Vlad and Biondi (2002), Vlad (2002) and Vlad et al. (2003a) propose an approach that follows the strategy of finding a correct velocity model and imaging with it to get rid of FEAVO. Vlad (2004b) refine it further. This method proceeds as follows:
(1) Find the background velocity sufficiently well to flatten the ADCIGs, except for FEAVA effects.
(2) Perform prestack depth migration and transformation to ADCIGs.
(3) Process the ADCIGs so that in the end they contain only FEAVA effects, in the manner of Figure . Areas where no focusing effects are present are zeroed. In areas where FEAVA is overimposed with ``legitimate'', lithological AVA (everywhere else), the lithological AVA is found and subtracted, so that only FEAVA effects remain. The processed ADCIGs are called a ``image perturbation''.
(4) The image perturbation is transformed from ADCIGs to offset, fed into the adjoint of wavefield-extrapolation migration, then becomes input for inverse linearized downward continuation. The end product is a velocity update.
(5) The velocity field is updated and a new iteration proceeds.
This is an adaptation of Wavefield-Extrapolation Migration Velocity Analysis (WEMVA), an iterative inversion method described by Sava (2004). Figure provides a flowchart. In essence, WEMVA linearizes and inverts the whole process of transforming a dataset and a velocity model into ADCIGs.
Figure 15 WEMVA flowchart. From Vlad and Tisserant (2004).

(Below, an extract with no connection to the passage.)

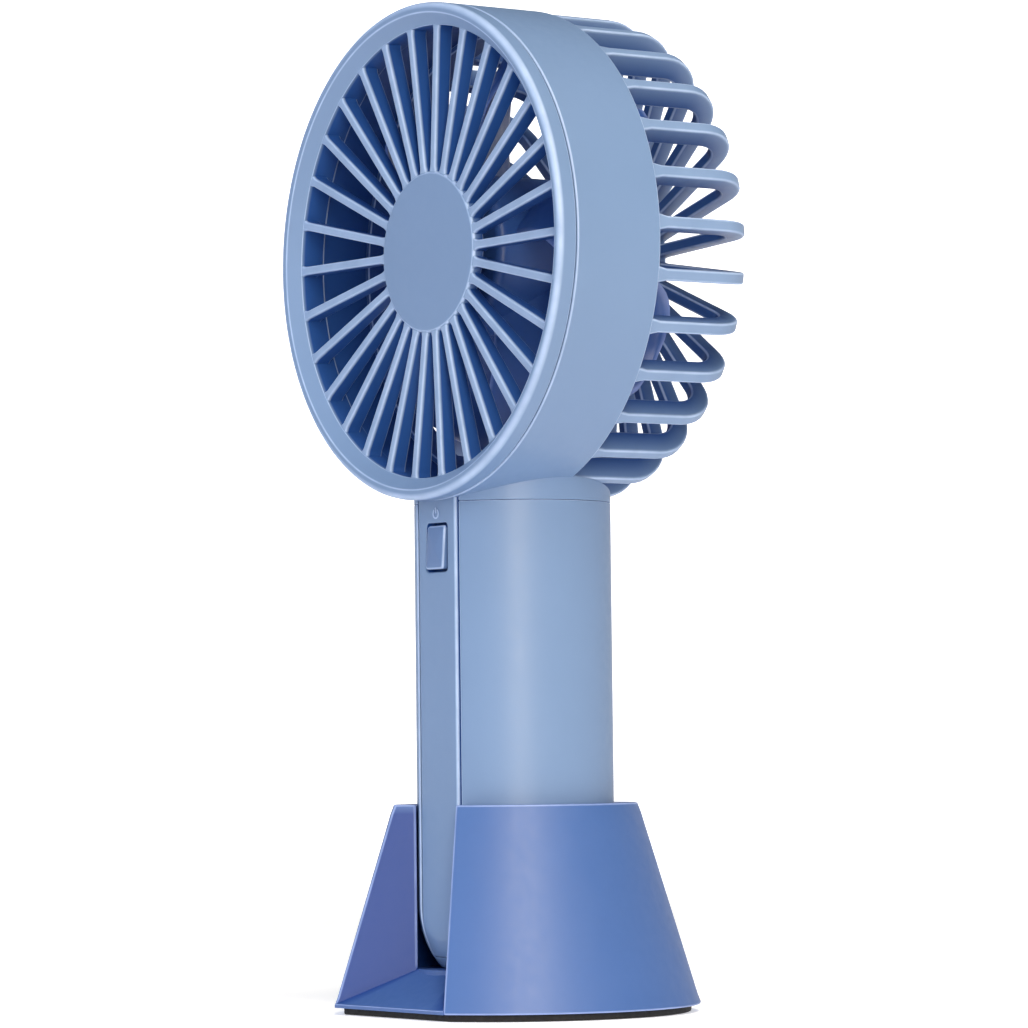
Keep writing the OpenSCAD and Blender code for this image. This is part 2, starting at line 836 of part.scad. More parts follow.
// Half pipe behind the cell with end plates, ribs to the shell, a screw boss and a board slot
module battery_cradle() {
    floor_z = cell_z0 - 1.9;
    top_z = cell_z1 + 0.8;
    plate = 1.3;
    rib_heights = [26, 50, 76];
    boss_z = [22, 30];
    color([0.88, 0.88, 0.86])
        difference() {
            union() {
                translate([0, cell_y, floor_z])
                    cylinder(r = cradle_out_r, h = top_z + plate - floor_z);
                for (z = rib_heights)
                    translate([-1, cell_y + cell_r, z])
                        cube([2, handle_r - handle_wall - cell_y - cell_r - 0.2, 3]);
                for (s = [-1, 1], z = rib_heights)
                    translate([s * (cradle_out_r + 2.2) - 2.9, cell_y - 1, z])
                        cube([5.8, 2, 3]);
                translate([-screw_boss_w / 2, cavity_front_y + 0.1, boss_z[0]])
                    cube([screw_boss_w, 10, boss_z[1] - boss_z[0]]);
                for (y = [-6, 6])
                    translate([board_x - 1.4, y, top_z + plate - 0.1])
                        cube([4, 2.4, 5]);
            }
            // Room for the cell, open to the front above and below the ring that carries the boss
            translate([0, cell_y, cell_z0 - 0.6])
                cylinder(r = cradle_in_r, h = top_z - cell_z0 + 0.6);
            for (z = [[cell_z0 - 0.6, boss_z[0]], [boss_z[1], top_z]])
                translate([-handle_r, cell_y - 2 - handle_r, z[0]])
                    cube([2 * handle_r, handle_r, z[1] - z[0]]);
            // Slot that takes the board's lower edge
            translate([board_x - 0.05, -13, board_z0 - 0.1])
                cube([board_t + 0.1, 27, 10]);
            // Hole for the lower shell screw
            translate([0, cavity_front_y - past, shell_screw_z[1]])
                rotate([-90, 0, 0])
                    cylinder(r = shell_screw_r, h = 8, $fn = 32);
            // Openings for the wires
            translate([4.4, 4, top_z - past])
                cube([3.4, 3.4, 4]);
            translate([5, -12, floor_z - past])
                cube([8, 12.2, 3.2]);
        }
}

module shell_screws() {
    color(steel)
        for (z = shell_screw_z)
            translate([0, web_y, z])
                rotate([-90, 0, 0]) {
                    translate([0, 0, -shell_screw_head_t])
                        cylinder(r = shell_screw_head_r, h = shell_screw_head_t, $fn = 32);
                    translate([0, 0, -0.1])
                        cylinder(r = shell_screw_r, h = 6.5, $fn = 32);
                }
}

// ---- Dock ----

// Half space wedge above the sloping apron at the foot of the slot
module above_apron(drop) {
    slope = (socket_floor_z - dock_z0) / (slot_y - apron_front_y);
    reach = 40;
    rotate([90, 0, 90])
        linear_extrude(120, center = true)
            polygon([[slot_y + 5, socket_floor_z - drop], [slot_y, socket_floor_z - drop],
                     [slot_y - reach, socket_floor_z - drop - reach * slope],
                     [slot_y - reach, dock_h + past], [slot_y + 5, dock_h + past]]);
}

// The splayed front slot, grown by a margin for the walls beside it
module front_slot(margin) {
    reach = 30;
    grow = margin * sqrt(1 + pow(splay_slope, 2));
    intersection() {
        linear_extrude(dock_h + 2 * past)
            polygon([[-slot_half_w - grow, slot_y + 5], [slot_half_w + grow, slot_y + 5],
                     [slot_half_w + grow, slot_y],
                     [slot_half_w + grow + reach * splay_slope, slot_y - reach],
                     [-slot_half_w - grow - reach * splay_slope, slot_y - reach],
                     [-slot_half_w - grow, slot_y]]);
        above_apron(margin);
    }
}

// Everything in front of the dock's sloping front plane
module beyond_front(inset) {
    lean = (front_top_y - apron_front_y) / (dock_h - dock_z0);
    rotate([90, 0, 90])
        linear_extrude(120, center = true)
            polygon([[apron_front_y + inset - lean * dock_z0 * 2, -dock_z0],
                     [front_top_y + inset + lean * dock_z0, dock_h + dock_z0],
                     [-60, dock_h + dock_z0], [-60, -dock_z0]]);
}

module dock_cone(inset, z0, z1) {
    taper = (dock_bottom_r - dock_top_r) / (dock_h - dock_z0);
    translate([0, 0, z0])
        cylinder(r1 = dock_bottom_r - inset - taper * (z0 - dock_z0),
                 r2 = dock_bottom_r - inset - taper * (z1 - dock_z0), h = z1 - z0, $fn = 128);
}

module dock_hollow() {
    difference() {
        dock_cone(dock_wall, dock_z0 - past, dock_h - 2.4);
        translate([0, 0, socket_floor_z - 2])
            cylinder(r = socket_r + 1.9, h = dock_h);
        front_slot(dock_wall);
        beyond_front(dock_wall);
        for (p = dock_posts)
            translate([p[0], p[1], dock_z0 + plate_t])
                cylinder(r = 2.6, h = 24, $fn = 48);
    }
}

module dock_body() {
    color(dock_blue)
        difference() {
            dock_cone(0, dock_z0, dock_h);
            beyond_front(0);
            front_slot(0);
            translate([0, 0, socket_floor_z])
                cylinder(r = socket_r, h = dock_h);
            dock_hollow();
            for (p = dock_posts)
                translate([p[0], p[1], dock_z0])
                    cylinder(r = dock_screw_r, h = 8, $fn = 32);
        }
}

// Flat fronted disc that the base plate and the pad share
module dock_disc(r, front_y, z0, h) {
    intersection() {
        translate([0, 0, z0])
            cylinder(r = r, h = h, $fn = 128);
        translate([-r - past, front_y, z0 - past])
            cube([2 * r + 2 * past, 3 * r, h + 2 * past]);
    }
}

module dock_base_plate() {
    color([0.2, 0.22, 0.26])
        difference() {
            dock_disc(dock_bottom_r - dock_wall - 0.9, plate_front_y, dock_z0, plate_t);
            for (p = dock_posts)
                translate([p[0], p[1], dock_z0 - past]) {
                    cylinder(r = dock_screw_r + 0.3, h = plate_t + 2 * past, $fn = 32);
                    cylinder(r = dock_screw_head_r + 0.2, h = past + 1, $fn = 32);
                }
        }
}

module dock_screws() {
    color(steel)
        for (p = dock_posts)
            translate([p[0], p[1], dock_z0]) {
                translate([0, 0, 0.1])
                    cylinder(r = dock_screw_head_r, h = 0.9, $fn = 32);
                translate([0, 0, 0.5])
                    cylinder(r = dock_screw_r, h = 6.5, $fn = 32);
            }
}

module rubber_pad() {
    color(dark_rubber)
        dock_disc(dock_bottom_r - 2, apron_front_y + 2, 0, pad_t);
}

front_grille();
drum_housing();
rear_guard();
rear_hub_cap();
fan_blades();
motor_shaft();
motor_armature();
motor_windings();
motor_commutator();
motor_can();
motor_magnets();
motor_end_cap();
motor_brushes();
front_bearing();
rear_bearing();
motor_screws();
red_motor_lead();
black_motor_lead();
handle_shell();
front_strip();
speed_button();
switch_plunger();
tact_switch();
control_board();
board_components();
charging_port();
indicator_light();
battery_cell();
battery_cradle();
battery_tabs();
red_battery_lead();
black_battery_lead();
shell_screws();
dock_body();
dock_base_plate();
dock_screws();
rubber_pad();
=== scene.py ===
import json
import math

import bmesh
import bpy
import numpy as np
from mathutils import Matrix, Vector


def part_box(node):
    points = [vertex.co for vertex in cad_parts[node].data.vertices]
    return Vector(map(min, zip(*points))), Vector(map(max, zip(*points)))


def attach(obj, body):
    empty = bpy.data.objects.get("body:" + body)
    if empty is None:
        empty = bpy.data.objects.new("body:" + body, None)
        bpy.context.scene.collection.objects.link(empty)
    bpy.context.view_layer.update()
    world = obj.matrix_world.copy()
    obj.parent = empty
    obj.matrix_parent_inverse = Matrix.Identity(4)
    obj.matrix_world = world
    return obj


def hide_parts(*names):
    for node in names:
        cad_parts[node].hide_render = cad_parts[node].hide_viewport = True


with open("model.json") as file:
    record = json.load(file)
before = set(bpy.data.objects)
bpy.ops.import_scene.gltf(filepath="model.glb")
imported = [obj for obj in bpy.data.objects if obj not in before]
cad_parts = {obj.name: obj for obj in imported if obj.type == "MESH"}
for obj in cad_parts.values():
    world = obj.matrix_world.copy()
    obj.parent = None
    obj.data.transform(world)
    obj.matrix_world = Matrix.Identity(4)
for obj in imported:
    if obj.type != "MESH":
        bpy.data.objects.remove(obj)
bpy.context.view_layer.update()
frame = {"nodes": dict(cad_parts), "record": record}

# Lengths below are in millimetres; make() turns them into metres.
MM = 0.001


def span(node):
    """Lowest and highest corner of a CAD node, in millimetres."""
    low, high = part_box(node)
    return np.array(low) / MM, np.array(high) / MM


# ---- Sizes read from the frame ----

cover_lo, cover_hi = span("front_grille")
cap_lo, cap_hi = span("rear_hub_cap")
shell_lo, shell_hi = span("handle_shell")
strip_lo, strip_hi = span("front_strip")
button_lo, button_hi = span("speed_button")
dock_lo, dock_hi = span("dock_body")
pad_lo, pad_hi = span("rubber_pad")
port_lo, port_hi = span("charging_port")

head_r = cover_hi[0]
axis_z = (cover_lo[2] + cover_hi[2]) / 2
lip_y = cover_lo[1]
skirt_back_y = cover_hi[1]
drum_front_y = span("drum_housing")[0][1]
guard_back_y = span("rear_guard")[1][1]
rotor_front_y = span("fan_blades")[0][1]
handle_r = shell_hi[0]
handle_bottom_z = shell_lo[2]
handle_top_z = shell_hi[2]
flat_y = -strip_lo[1]
strip_half_w = strip_hi[0]
button_z = (button_lo[2] + button_hi[2]) / 2
port_z = (port_lo[2] + port_hi[2]) / 2
dock_r = dock_hi[0]
dock_z0 = dock_lo[2]
dock_top_z = dock_hi[2]
apron_y = dock_lo[1]

# ---- Details of the mouldings, as in the CAD unless a comment says otherwise ----

# Front cover: ring, middle disc and bars
OPENING_R = 47.8
DISC_R = 17.1
DISC_Y = -21.2
DISC_BACK_Y = -18.4
FRONT_BARS = 30
FRONT_BAR_W = 1.8
FRONT_BAR_BACK_Y = -17.8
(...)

This is a complex machinery which invites several questions. What can go wrong? How large are the errors introduced by the inverse linearized downward continuation? Vlad et al. (2003a) explore in detail the answers. Provided an optimal image perturbation (with the help of a synthetic dataset), WEMVA manages to produce velocity updates that eliminate FEAVO from the ADCIGs through migration. The only step left to accomplish is extracting the FEAVA-only image perturbation.
Vlad (2004b) deals specifically with this issue. The (revised since then) FEAVA extraction process from the ADCIGs consists of the following steps:
(1) Detect: Use the FEAVA detector to keep all that can possibly be FEAVA. Set a threshold and zero the rest of the values in the ADCIGs.

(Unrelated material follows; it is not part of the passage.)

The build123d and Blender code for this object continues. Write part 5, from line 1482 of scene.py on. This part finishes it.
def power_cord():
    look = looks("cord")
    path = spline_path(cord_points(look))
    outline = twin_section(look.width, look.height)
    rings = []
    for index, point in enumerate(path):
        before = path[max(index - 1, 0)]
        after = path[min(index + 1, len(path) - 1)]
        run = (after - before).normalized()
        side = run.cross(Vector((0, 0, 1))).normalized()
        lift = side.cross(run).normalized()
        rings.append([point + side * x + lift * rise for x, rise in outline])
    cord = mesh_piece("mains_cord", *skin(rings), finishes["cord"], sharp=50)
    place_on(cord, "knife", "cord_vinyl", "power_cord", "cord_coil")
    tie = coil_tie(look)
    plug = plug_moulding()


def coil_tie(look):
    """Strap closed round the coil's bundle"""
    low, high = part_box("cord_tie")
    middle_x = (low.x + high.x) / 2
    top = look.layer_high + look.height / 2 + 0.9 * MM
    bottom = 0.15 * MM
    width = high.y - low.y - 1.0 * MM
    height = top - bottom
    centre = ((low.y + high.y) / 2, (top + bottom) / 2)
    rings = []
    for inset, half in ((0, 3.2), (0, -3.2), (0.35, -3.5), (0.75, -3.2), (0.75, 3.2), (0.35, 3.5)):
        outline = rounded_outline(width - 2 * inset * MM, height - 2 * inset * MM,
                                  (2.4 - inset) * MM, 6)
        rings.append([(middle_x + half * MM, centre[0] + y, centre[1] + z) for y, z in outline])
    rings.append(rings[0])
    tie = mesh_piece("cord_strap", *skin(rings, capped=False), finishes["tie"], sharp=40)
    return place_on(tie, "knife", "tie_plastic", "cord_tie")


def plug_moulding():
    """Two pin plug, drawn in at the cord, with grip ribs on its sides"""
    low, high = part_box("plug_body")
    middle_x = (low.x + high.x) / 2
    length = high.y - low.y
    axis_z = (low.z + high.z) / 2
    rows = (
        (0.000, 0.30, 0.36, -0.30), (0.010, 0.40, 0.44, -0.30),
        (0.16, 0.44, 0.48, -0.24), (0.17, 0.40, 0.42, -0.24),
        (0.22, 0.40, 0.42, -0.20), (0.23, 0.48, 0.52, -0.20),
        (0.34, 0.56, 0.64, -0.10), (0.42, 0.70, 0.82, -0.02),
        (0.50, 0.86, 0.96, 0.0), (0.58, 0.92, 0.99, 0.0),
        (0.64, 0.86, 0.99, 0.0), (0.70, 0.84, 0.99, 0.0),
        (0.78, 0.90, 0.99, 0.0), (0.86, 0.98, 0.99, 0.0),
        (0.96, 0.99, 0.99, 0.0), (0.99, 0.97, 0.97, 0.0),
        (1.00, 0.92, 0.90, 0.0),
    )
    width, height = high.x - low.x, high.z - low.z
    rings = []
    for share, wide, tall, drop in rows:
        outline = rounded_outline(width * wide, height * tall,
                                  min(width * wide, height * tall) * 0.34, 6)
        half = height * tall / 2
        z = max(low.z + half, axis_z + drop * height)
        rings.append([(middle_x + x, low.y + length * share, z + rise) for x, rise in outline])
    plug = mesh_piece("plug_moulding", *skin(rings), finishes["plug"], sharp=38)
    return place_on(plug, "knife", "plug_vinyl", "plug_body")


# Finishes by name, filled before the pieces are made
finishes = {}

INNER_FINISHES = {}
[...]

(2) Focus: Take the absolute value/envelope of the output of (1) and run a weighed summation operator along precomputed velocity-dependent FEAVA surfaces. Semblance will not work because it will be attracted by higher coherence along the reflectors. The summation weights will consider the finite spatial extent of the FEAVA effects and may be negative in the exterior according to the extent of the bright/dim zones predicted by theory.
(3) Filter the output of (2) in the manner of Harlan (1986) to keep only the high semblance values.
(4) Spread back along the FEAVA surfaces, with weights, to obtain a weighted mask that indicates the probability of FEAVA presence in any voxel in ADCIGs. Zero everything in ADCIGs outside the mask.
(5) Interpolate reflector-caused lithological AVO inside the mask from values outside the mask and geologic information.
(6) Subtract the output of (5) from the corresponding unaltered values in ADCIGs at the respective locations.
|Needed: a working implementation of the image perturbation extraction process described above.|
FEAVA effects are a suitable input for WEMVA because the small traveltime effects makes them satisfy easily the Born approximation required from WEMVA inputs. There are variations of WEMVA which are not subject to the Born constraints Sava and Symes (2002), but they incorporate the image perturbation extraction step inside the inversion process, making it difficult to isolate errors that may appear during the design and prototyping of the FEAVA extraction procedure described above.
WEMVA coupled with FEAVA extraction in the manner described above has many strengths that previous approaches did not have. It considers every aspect of FEAVO, it uses wavefield-extrapolation methods, and it takes the input of the inversion from the image domain. Potential weaknesses lay in the subjectivity associated with the image perturbation extraction, with the cost (each linear solver iteration contains a prestack downward continuation and a prestack upward continuation; several solver iterations are required for a single step of WEMVA.) and with the fact that it does not consider absorption, which is likely to exist in real data.